Tuesday, October 31, 2006

[Tadarus Puisi # 010] Doa Api yang Minta Disederhanakan

Saya penggemar sajak-sajak Aan M Mansyur. Penyair asal Makassar ini dari sajak ke sajak mengukuhkan gaya berucap yang sederhana tapi tapi selalu bernas. Tak mudah bertahan pada satu gaya, seraya terus menerus menawarkan kesegaran baru dari sajak ke sajak. Aan memilih jalan itu dan ia tampak semakin asyik menempuhnya. Ini salah satu sajak terbarunya: Doa Api yang Membakar Hutan, sajak yang indah, penuh bermakna.


jadikanlah aku lebih rendah hati. matikanlah sebagian besar hidupku.



Matikanlah sebagian besar hidupku? Saya tercenung, ketika baru saja sampai pada baris ini. Hakikat hidup dan mati yang selama ada di jagad raya pikiran saya tiba-tiba terhantam. Terkelucak. Sumur ironi tergali dalam dengan sekali keruk saja. Api tak ada jika dia mati. Tak ada bangkai api. Tak ada mayat api. Abu dan arang adalah apa yang disebabkan oleh api. Ia bukan bekas api. Bukan perkara gampang untuk sampai pada pengucapan sederhana tapi bernas itu: api yang meminta rendah hati itu meminta ia dimatikan saja sebagian besar hidupnya.


kalau membakar adalah takdirku, biarkan aku hanya mengabukan daun-daun kering di kaki-kaki pohonan agar kelak lebih hutanlah mereka.



Pesona sajak ini makin memancar pada bait kedua. Membakar adalah takdir api. Ini semacam pemancing imaji. Pembaca tak akan menolak ini sebab memang itulah takdir api. Karena sadar akan takdir itu dan tak bisa ditolak oleh si api, maka si api meminta agar ia hanya mengabukan daun-daun kering di kaki pohonan. "Agar kelak lebih hutanlah mereka." Dari bait ke bait keutuhan sajak ini amat terjaga, seraya kekomplekan makna dibangun, perlahan-lahan. Salah satunya dengan mengubah kata hutan yang benda itu menjadi sifat. Kata-kata ditransformasikan, dialihfungsikan. Ini salah satu jurus puisi. Dalam puisi ini jurus itu langsung menohok telak.


ceritakanlah kisah-kisah sedih pada langit; tentang anggrek liar yang mati sebelum berbunga, tentang buah-buah yang jatuh sebelum berbiji, tentang burung-burung sesat dalam asap dan kehilangan sarang, agar menangislah ia, agar tumpahlah airmatanya dan hutan bertunas berdaun dan hijaulah kembali.

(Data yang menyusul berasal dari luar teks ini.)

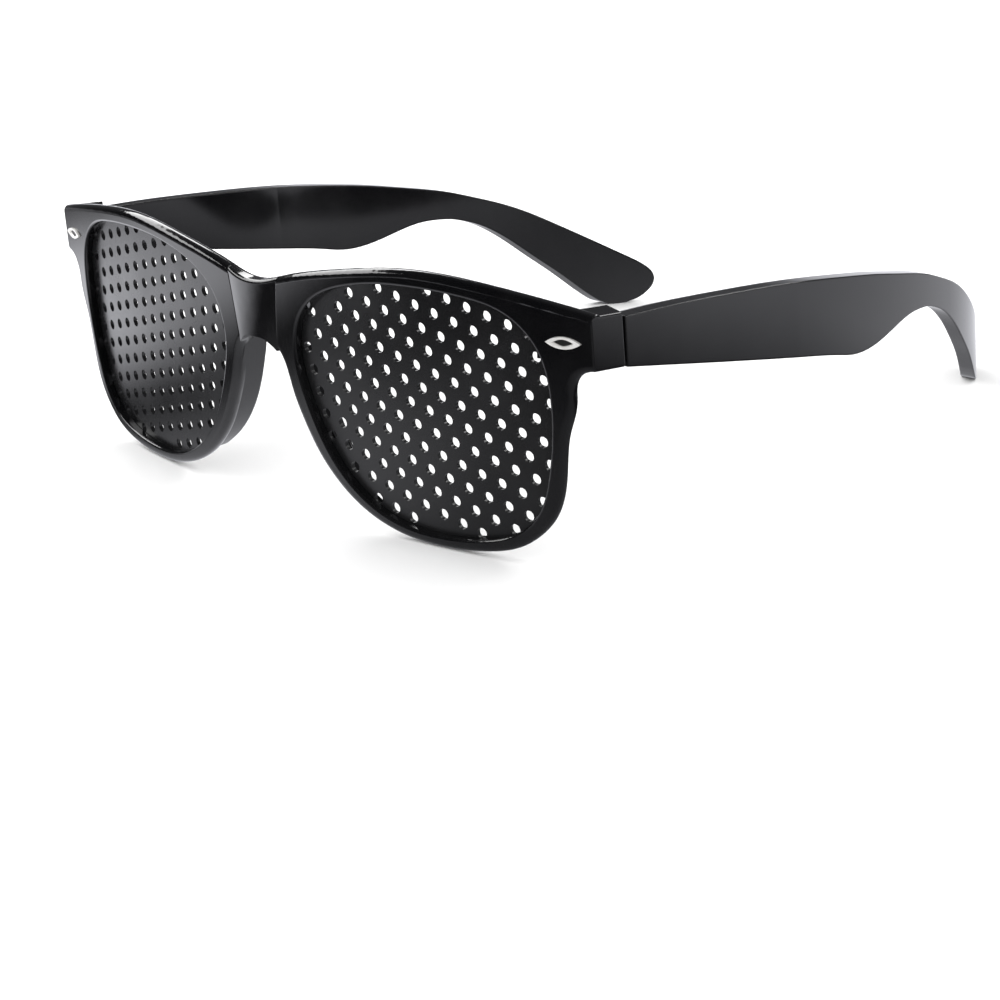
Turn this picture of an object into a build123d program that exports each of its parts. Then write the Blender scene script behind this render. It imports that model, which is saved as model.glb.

Ah, manisnya imaji ini. Hujan yang diharapkan diminta dengan sangat sopan. Hujan yang diharapkan dibayangkan sebagai tangis langit yang ikut bersedih karena kisah duka akibat bencana kebakaran hutan. Bencana itu tidak disebutkan. Hanya disarankan dengan indah lewat pengamatan yang tajam pada tubuh hutan: anggrek liar, buah jatuh, dan burung sesat yang jadi korban.


kembalikanlah aku pada tumpukan sampah di kota, pada tungku dapur orang-orang kelaparan, pada aliran darah orang-orang gigil kesepian juga pada sepasang suami istri yang sudah lama tidur saling berbagi punggung.



Pesona itu belum berlalu. Api yang sederhana tidak ingin hidupnya mati sepenuhnya. Ia yang hidup seadanya ingin tetap berguna bila dikembalikan pada sampah di kota, tungku dapur orang kelaparan, aliran darah orang kesepian, dan suami istri yang tak lagi hangat di peraduan. Api tak lagi dilihat sebagai api tapi diluaskan maknanya pada panas dan hangat, sifat yang ia bawa. Apa yang dijajarkan pada bait ini tak sejajar sebenarnya, tapi ketaksejajaran itu menjadikan bait ini indah dan imaji api dan hangat itu semakin indah terasa.


jadikanlah aku lebih sederhana!

Balikpapan, 14/10/06


Sajak yang luar biasa. Sederhana pada kata. Indah pada makna. Tak ada kata-kata rumit dalam sajak ini. Tak ada kalimat-kalimat aneh dalam sajak ini. Tak ada tabrakan-tabrakan imaji yang ruwet. Tapi segalanya terhampar membentangkan keluasan makna. Luar biasa.